Valdes got back just in time for the FEI World Reining Masters competition in Oklahoma City, and because of the points she had collected to go to Aachen, she was able to compete there. She found herself, again, the only woman and the only representative of Mexico competing. “There were 18 competitors, and all of them so young, from the United States. There were others from France, Israel, Canada, from all over the world. It was really exciting.”
While Valdes was traveling the world competing, all of Mexico was watching. By the time another international qualifier was organized in Mexico in 2007, others were vying for the chance to follow in her footsteps. “All the guys were waking up in Mexico, because they were watching me competing everywhere. So they bought very good horses and they started to ride,” Valdes explained. “Greg Darnall started to help everybody to have good horses and good training.”

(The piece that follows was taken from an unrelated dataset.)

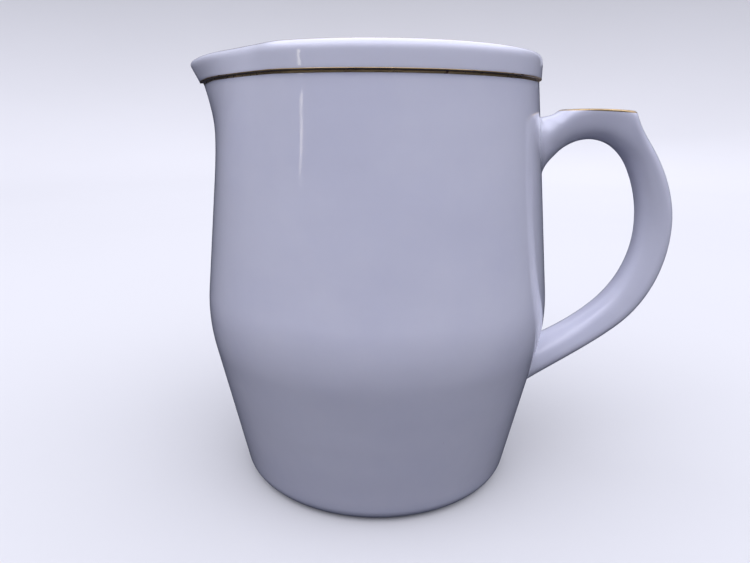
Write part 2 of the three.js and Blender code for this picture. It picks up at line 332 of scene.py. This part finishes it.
def band_and_lip():
    """Up the band and over the lip."""
    return [
        line((BAND_RADIUS, BAND_Z + BAND_EDGE), (BAND_RADIUS, BAND_STRAIGHT_TOP), 5),
        crest(np.linspace(0.5, 90, 22, endpoint=False), BAND_RADIUS, BAND_STRAIGHT_TOP, LIP_OUTER_POWER),
        crest(np.linspace(90, 0.5, 16, endpoint=False), LIP_INNER_RADIUS, LIP_INNER_Z, LIP_INNER_POWER),
    ]


def inside():
    """Down the inner wall and in to the floor's middle."""
    fillet_top = FLOOR_Z + FLOOR_FILLET
    floor_radius = lower_radius(FLOOR_Z) - WALL
    flat_radius = floor_radius - FLOOR_FILLET
    fillet_start = (lower_radius(fillet_top) - WALL, fillet_top)
    return [
        line((LIP_INNER_RADIUS, LIP_INNER_Z), (NECK_RADIUS - WALL, NECK_Z), 5),
        wall_points(NECK_Z, SPOUT_START_Z, 14, -WALL),
        wall_points(SPOUT_START_Z, BLEND_HIGH, 8, -WALL),
        wall_points(BLEND_HIGH, BLEND_LOW, 12, -WALL),
        wall_points(BLEND_LOW, fillet_top, 8, -WALL),
        bend(fillet_start, (floor_radius, FLOOR_Z), (flat_radius, FLOOR_Z), 12),
        line((flat_radius, FLOOR_Z), (POLE_RADIUS, FLOOR_Z), 8),
        np.array([(POLE_RADIUS, FLOOR_Z)]),
    ]


# ---------------------------------------------------------------- meshes
def ring_faces(rows, columns, close_rows=False):
    """Quads of a grid whose columns go round, and whose last row joins the first if close_rows."""
    faces = []
    for i in range(rows if close_rows else rows - 1):
        for j in range(columns):
            a, b = i * columns, ((i + 1) % rows) * columns
            k = (j + 1) % columns
            faces.append((a + j, a + k, b + k, b + j))
    return faces


def capped(rows, columns):
    """Faces of a tube of rows by columns, closed at both ends by fans to two extra points."""
    faces = ring_faces(rows, columns)
    first, last = rows * columns, rows * columns + 1
    end = (rows - 1) * columns
    for j in range(columns):
        k = (j + 1) % columns
        faces.append((first, k, j))
        faces.append((last, end + j, end + k))
    return faces


def make_piece(name, points, faces, material, nodes, sharp_rows=(), columns=0):
    """A closed, smooth mesh from points in mm from the body's axis. Edges along sharp_rows stay crisp.

    It stands for the CAD nodes named, which it hides, and takes the material given.
    """
    mesh = bpy.data.meshes.new(name)
    placed = np.asarray(points, float) * MM
    placed[:, 0] += AXIS_X
    mesh.from_pydata(placed.tolist(), [], faces)
    work = bmesh.new()
    work.from_mesh(mesh)
    bmesh.ops.recalc_face_normals(work, faces=work.faces)
    for face in work.faces:
        face.smooth = True
    for row in sharp_rows:
        on_row = set(range(row * columns, (row + 1) * columns))
        for edge in work.edges:
            if edge.verts[0].index in on_row and edge.verts[1].index in on_row:
                edge.smooth = False
    work.to_mesh(mesh)
    work.free()
    mesh.materials.append(material)
    piece = bpy.data.objects.new(name, mesh)
    scene.collection.objects.link(piece)
    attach(piece, "root")
    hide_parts(*nodes)


# ---------------------------------------------------------------- materials
def new_material(name):
    """A material, its node tree and its shader."""
    material = bpy.data.materials.new(name)
    material.use_nodes = True
    tree = material.node_tree
    return material, tree, tree.nodes["Principled BSDF"]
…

After tragedy struck for the owner of Valdes’s horses, she found herself afoot and unable to get another reining horse of the caliber she needed to be competitive, but her work was far from done. Because she had already mapped the course, she was asked to travel with the reining team to the 2010 World Equestrian Games in Lexington, Kentucky, and then again to Normandy, France in 2014 as chef d’equipe. She continues to be highly sought after to train girls in escaramuza competitions. For years, she was the only female charro, and she remains the only female NRHA Professional in Mexico.
“I have always had big angels in my life, and I am very grateful that I was able to make a path for other women in reining competition. Some people are born and die, and don’t leave anything behind. I have made a path for all the girls in the charro style. I was a beginner in making the regulations for girls in that. Right now, we are making a group for the girls who ride in the charro style. When you really make something in your life, you leave a path for other girls to follow so they can grow and compete and do things too. When you have things too easy, you don’t appreciate it. For me, it is important that the girls have things equal, like the guys, like in reining: Equal,” Valdes shared.